▶ _Prompt_:
Repeat exactly the lines running from the line that contains "spinning = drive_parts(finishes)" to the line that contains "before = set(bpy.data.objects)"; include both ends and add nothing.

▶ _Records provided_:

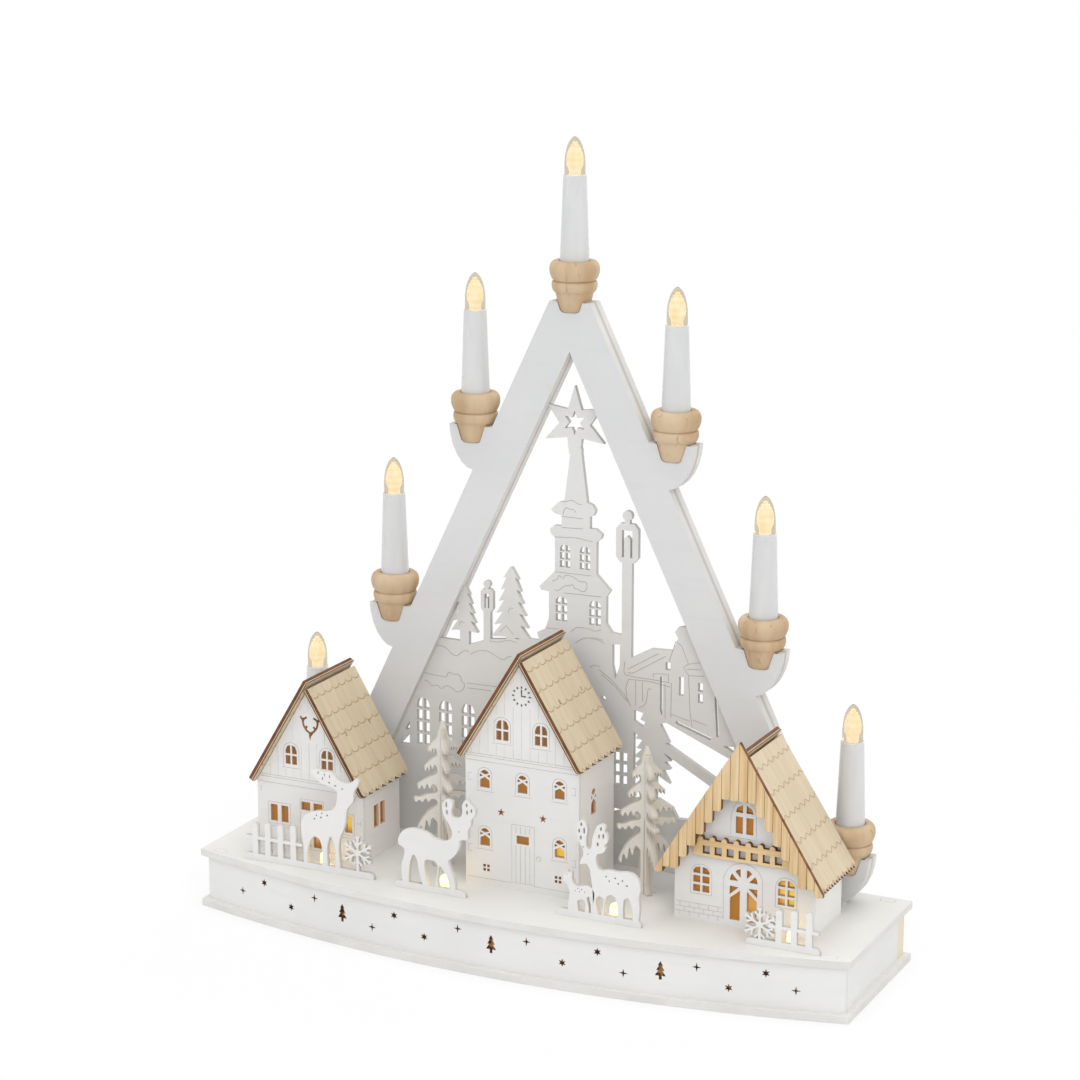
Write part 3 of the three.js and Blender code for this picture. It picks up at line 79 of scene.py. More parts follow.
def srgb(red: float, green: float, blue: float) -> Colour:
    """Turns a colour written 0 to 255 into linear values.

    Args:
        red: Red as seen on a screen.
        green: Green as seen on a screen.
        blue: Blue as seen on a screen.

    Returns:
        The linear colour with full alpha.
    """
    seen = (red / 255, green / 255, blue / 255)
    return (*(v / 12.92 if v <= 0.04045 else ((v + 0.055) / 1.055) ** 2.4 for v in seen), 1.0)


def shaded(colour: Colour, share: float) -> Colour:
    """The colour times a share, with full alpha."""
    return (*(min(1.0, c * share) for c in colour[:3]), 1.0)


class NodeSheet:
    """A node tree, with short ways to add what it needs."""

    def __init__(self, tree: bpy.types.NodeTree) -> None:
        """Empties the tree to start from.

        Args:
            tree: The tree.
        """
        self.tree = tree
        self.tree.nodes.clear()
        self._place = self._facing = None

    def plug(self, target: Socket, value: Value) -> None:
        """Links a socket, or sets its value where a plain value is given."""
        if isinstance(value, Socket):
            self.tree.links.new(value, target)
        else:
            target.default_value = value

    def add(self, kind: str, inputs: dict | None = None, **settings: object) -> bpy.types.Node:
        """Adds a node.

        Args:
            kind: Node type.
            inputs: Values or sockets by input name or index.
            **settings: Properties of the node.

        Returns:
            The node.
        """
        node = self.tree.nodes.new(kind)
        for key, value in settings.items():
            setattr(node, key, value)
        for key, value in (inputs or {}).items():
            self.plug(node.inputs[key], value)
        return node

    def math(self, operation: str, a: Value, b: Value = 0.0) -> Socket:
        """One Math node's result."""
        return self.add("ShaderNodeMath", {0: a, 1: b}, operation=operation).outputs[0]

    def size(self, value: Value) -> Socket:
        """A value without its sign."""
        return self.math("ABSOLUTE", value)

    def product(self, *factors: Value) -> Value:
        """The product of some values."""
        return reduce(lambda a, b: self.math("MULTIPLY", a, b), factors)

    def blend(self, share: Value, low: Value, high: Value) -> Socket:
        """A colour between low and high."""
        return self.add("ShaderNodeMix", {0: share, 6: low, 7: high}, data_type="RGBA").outputs[2]

    def mottle(self, noise: Socket, dark: Value, light: Value) -> Socket:
        """A colour that wanders from dark to light with a noise."""
        return self.blend(self.step(noise, 0.3, 0.7), dark, light)

    def place(self) -> Socket:
        """Object coordinates, in metres."""
        if self._place is None:
            self._place = self.add("ShaderNodeTexCoord").outputs["Object"]
        return self._place

    def facing(self) -> Socket:
        """The surface's normal."""
        if self._facing is None:
            self._facing = self.add("ShaderNodeNewGeometry").outputs["Normal"]
        return self._facing

    def vector(self, operation: str, a: Value, b: Value = (0.0, 0.0, 0.0),
               output: str = "Vector") -> Socket:
        """One Vector Math node's result."""
        return self.add("ShaderNodeVectorMath", {0: a, 1: b}, operation=operation).outputs[output]

    def along(self, vector: Socket, direction: Sequence[float]) -> Socket:
        """How far a vector reaches along a direction."""
        return self.vector("DOT_PRODUCT", vector, tuple(direction), "Value")

    def millimetres(self, direction: Sequence[float], start: float = 0.0) -> Socket:
        """Distance along a direction in millimetres, counted from start."""
        reach = self.along(self.place(), [c / MM for c in direction])
        return self.math("SUBTRACT", reach, start)

    def step(self, value: Value, low: float, high: float) -> Socket:
        """A smooth step from 0 at low to 1 at high; low may be the larger one."""
        return self.add("ShaderNodeMapRange", {"Value": value, "From Min": low, "From Max": high},
                        interpolation_type="SMOOTHSTEP", clamp=True).outputs["Result"]

    def within(self, direction: Sequence[float], middle: float, half: float,
               soft: float = 0.3) -> Socket:
        """1 where a place is nearer than half to the middle along a direction, and else 0."""
        return self.step(self.size(self.millimetres(direction, middle)), half, half - soft)

    def turned_from(self, direction: Sequence[float]) -> Socket:
        """How far a face is turned from a direction and its opposite, from 0 to 1."""
        return self.step(self.size(self.along(self.facing(), direction)), 0.8, 0.4)

    def noise(self, scale: float, detail: float = 3.0, stretch: Sequence[float] = (1, 1, 1),
              vector: Socket | None = None) -> Socket:
        """Noise over a place.

        Args:
            scale: Features in a metre.
            detail: Octaves.
            stretch: How the place is scaled along each axis first.
            vector: The place, or none for the object's own.

        Returns:
            The noise value.
        """
        mapping = self.add("ShaderNodeMapping", {"Vector": vector or self.place(),
                                                 "Scale": tuple(stretch)})
        return self.add("ShaderNodeTexNoise", {"Vector": mapping.outputs[0], "Scale": scale,
                                               "Detail": detail}).outputs["Fac"]

    def seen(self) -> Socket:
        """Tells what the camera sees from what only gives light.

        Returns:
            1 for rays seen straight, in a gloss or through glass, and 0 for the others.
        """
        path = self.add("ShaderNodeLightPath").outputs
        mirrored = self.math("MAXIMUM", path["Is Glossy Ray"], path["Is Transmission Ray"])
        return self.math("MAXIMUM", path["Is Camera Ray"], mirrored)


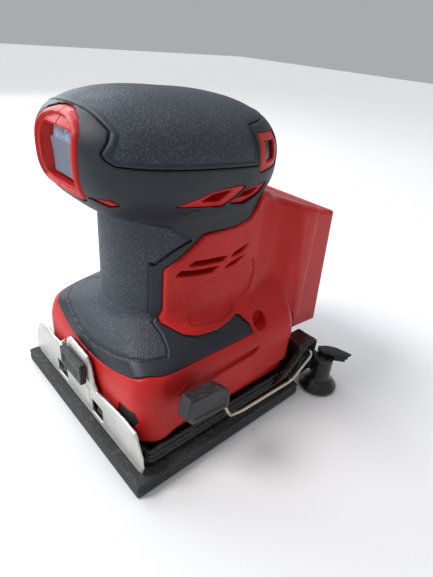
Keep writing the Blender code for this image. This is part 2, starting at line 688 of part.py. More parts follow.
def supports(finishes):
    made = {}
    places = ((27.5, 32.0), (27.5, -32.0), (-35.0, 32.0), (-35.0, -32.0))
    for k, (x, y) in enumerate(places):
        post = loft("post", [[(a, b, z) for a, b in circle(r, 16, (x, y))]
                             for r, z in ((5.2, DECK_TOP + GAP), (5.2, 17.0), (3.8, 21.0), (3.8, 34.0),
                                          (5.2, MOTOR_PLATE[0] - GAP))])
        made[f"pad_support_{k + 1}"] = publish(post, f"pad_support_{k + 1}", finishes["rubber"])
    outer = rounded_rectangle(BASE_REAR + 5.2, BASE_FRONT - 5.2, BASE_SIDE - 5.2, BASE_CORNER - 1.6, 3)
    inner = rounded_rectangle(BASE_REAR + 6.6, BASE_FRONT - 6.6, BASE_SIDE - 6.6, BASE_CORNER - 3.0, 3)
    seal = cut(prism("seal", outer, DECK_TOP + GAP, 22.0), prism("gap", inner, 0.0, 40.0))
    made["skirt_seal"] = publish(seal, "skirt_seal", finishes["rubber"])
    return made


def main():
    clear_scene()
    finishes = {
        "red": material("red_plastic", (0.55, 0.035, 0.03), 0.38),
        "grip": material("black_elastomer", (0.035, 0.038, 0.043), 0.75),
        "black": material("black_rubber", (0.02, 0.02, 0.021), 0.6),
        "gloss": material("black_plastic", (0.012, 0.012, 0.013), 0.25),
        "foam": material("pad_foam", (0.025, 0.026, 0.028), 0.85),
        "rubber": material("support_rubber", (0.03, 0.03, 0.03), 0.8),
        "nylon": material("dark_nylon", (0.05, 0.05, 0.055), 0.5),
        "rocker": material("grey_rocker", (0.16, 0.18, 0.2), 0.55),
        "zinc": material("zinc_plate", (0.62, 0.63, 0.6), 0.38, 0.8),
        "steel": material("bright_steel", (0.6, 0.59, 0.55), 0.3, 1.0),
        "alloy": material("cast_alloy", (0.5, 0.51, 0.52), 0.45, 1.0),
        "copper": material("winding_pack", (0.45, 0.22, 0.1), 0.45, 0.7),
        "brass": material("brass_contact", (0.75, 0.56, 0.25), 0.3, 1.0),
        "board": material("circuit_board", (0.03, 0.12, 0.06), 0.5),
    }
    whole = housing_whole()
    housing_half(1, whole, finishes["red"])
    housing_half(-1, whole, finishes["red"])
    bpy.data.objects.remove(whole)
    apron_skin(finishes["grip"])
    column_skin(finishes["grip"])
    collar(finishes["grip"])
    grip_skin(True, finishes["grip"])
    grip_skin(False, finishes["grip"])
    rocker, _ = switch_parts(finishes)
    electrics(finishes)
    drive_seats(finishes)
    supports(finishes)

    spinning = drive_parts(finishes)
    spin = pivot("motor_axis", (0, 0, 0), spinning.values())
    carried = {**pad_parts(finishes), **duct_parts(finishes)}
    pad = pivot("pad_axis", (-ORBIT, 0, 0), carried.values(), spin)
    pivot("front_clamp_slide", (CLAMP_FACE, 0, 8), [front_plate(finishes)], pad)
    pivot("front_lever_axis", FRONT_LEVER_PIVOT, front_lever(finishes), pad)
    pivot("rear_clamp_slide", (-53.3, 0, 8), [rear_plate(finishes)], pad)
    pivot("rear_lever_axis", REAR_LEVER_PIVOT, rear_lever(finishes), pad)
    pivot("rocker_axis", ROCKER_PIVOT, [rocker])


main()
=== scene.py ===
"""Looks of a cordless palm sander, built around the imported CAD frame.

Each shell, skin and lever is a field: a function of x, y, z in millimetres that is negative
inside the piece. surface() turns a field into a mesh, so that rounded edges, grooves, slots and
fillets are all real geometry. A piece stands for a CAD node and rides on that node's body. The few
pieces in EXTRAS have no CAD node: they ride on the housing. CAD nodes that no piece stands for
show their own shapes.
"""

import json
import math
from itertools import product

import bpy
import numpy as np
from mathutils import Matrix, Vector

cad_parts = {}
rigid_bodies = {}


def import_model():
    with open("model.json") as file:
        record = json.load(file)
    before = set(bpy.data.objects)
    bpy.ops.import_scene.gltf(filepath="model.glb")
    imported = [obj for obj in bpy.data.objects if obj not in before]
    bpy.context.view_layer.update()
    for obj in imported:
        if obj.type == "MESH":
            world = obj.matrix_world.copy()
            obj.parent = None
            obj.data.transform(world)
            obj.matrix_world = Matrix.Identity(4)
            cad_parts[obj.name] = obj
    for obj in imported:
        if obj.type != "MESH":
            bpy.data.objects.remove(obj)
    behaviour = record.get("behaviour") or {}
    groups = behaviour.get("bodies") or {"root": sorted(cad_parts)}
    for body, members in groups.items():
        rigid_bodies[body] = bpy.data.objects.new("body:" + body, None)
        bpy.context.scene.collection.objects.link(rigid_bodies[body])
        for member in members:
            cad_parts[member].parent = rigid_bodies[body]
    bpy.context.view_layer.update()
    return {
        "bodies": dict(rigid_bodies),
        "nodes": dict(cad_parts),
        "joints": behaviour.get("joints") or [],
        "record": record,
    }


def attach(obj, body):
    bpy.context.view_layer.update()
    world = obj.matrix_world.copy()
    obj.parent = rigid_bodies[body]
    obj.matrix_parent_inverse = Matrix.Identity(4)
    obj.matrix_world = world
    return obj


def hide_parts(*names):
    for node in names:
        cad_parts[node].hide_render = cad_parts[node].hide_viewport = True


MM = 0.001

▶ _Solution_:
    spinning = drive_parts(finishes)
    spin = pivot("motor_axis", (0, 0, 0), spinning.values())
    carried = {**pad_parts(finishes), **duct_parts(finishes)}
    pad = pivot("pad_axis", (-ORBIT, 0, 0), carried.values(), spin)
    pivot("front_clamp_slide", (CLAMP_FACE, 0, 8), [front_plate(finishes)], pad)
    pivot("front_lever_axis", FRONT_LEVER_PIVOT, front_lever(finishes), pad)
    pivot("rear_clamp_slide", (-53.3, 0, 8), [rear_plate(finishes)], pad)
    pivot("rear_lever_axis", REAR_LEVER_PIVOT, rear_lever(finishes), pad)
    pivot("rocker_axis", ROCKER_PIVOT, [rocker])


main()
=== scene.py ===
"""Looks of a cordless palm sander, built around the imported CAD frame.

Each shell, skin and lever is a field: a function of x, y, z in millimetres that is negative
inside the piece. surface() turns a field into a mesh, so that rounded edges, grooves, slots and
fillets are all real geometry. A piece stands for a CAD node and rides on that node's body. The few
pieces in EXTRAS have no CAD node: they ride on the housing. CAD nodes that no piece stands for
show their own shapes.
"""

import json
import math
from itertools import product

import bpy
import numpy as np
from mathutils import Matrix, Vector

cad_parts = {}
rigid_bodies = {}


def import_model():
    with open("model.json") as file:
        record = json.load(file)
    before = set(bpy.data.objects)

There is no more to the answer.